On the other hand, we have to be careful in applying these criteria here because just because Mark's baptism pericope made later writers uncomfortable, that doesn't mean Mark was uncomfortable with the baptism pericope: Mark says “The beginning of the gospel of Jesus Christ ; as it is written in the prophets.” Mark immediately interprets John the Baptist as a forerunner of the Messiah (a la Elijah in II Kings 1:8). Mark then clothes John similar to Elijah (Mark 1:6. II Kings 1:8.) He then says John ate locusts and wild honey,the food of the wilderness in which Elijah lived (and so on and so on). Some see in the Jordan baptism and the endowment with the spirit a repetition of 2 Kings 2, where, near the Jordan, Elijah bequeaths a double portion of his own miracle-working spirit to Elisha, who henceforth functions as his successor and superior.
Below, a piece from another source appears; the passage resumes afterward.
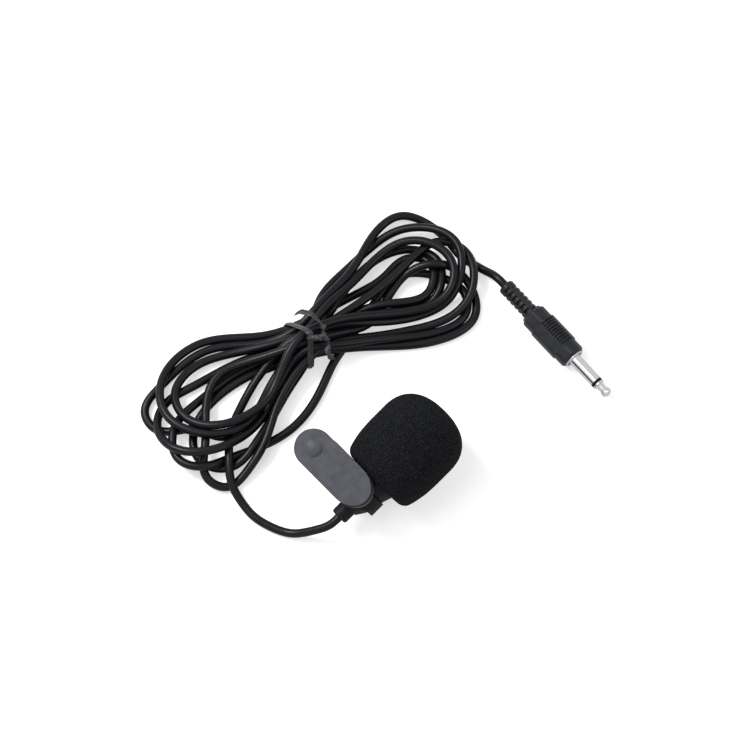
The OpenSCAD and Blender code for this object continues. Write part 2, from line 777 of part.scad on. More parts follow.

So there isn't really any reason to suppose the historical Jesus was baptized by John.
On the other hand, some have tried to rescue the historicity of the Jesus/John relationship by pointing out John doubts Jesus, but this wouldn't seem to be any more of a guarantee of the historicity of Jesus' relationship with John the Baptist than it would be arguing on analogous grounds that Peter must have denied Jesus just because the story says so, or Thomas must have doubted Jesus, or the disciples actually did doubt what Jesus could do in certain situations when he had just performed a miracle resolving an analogous situation just a little while earlier, etc.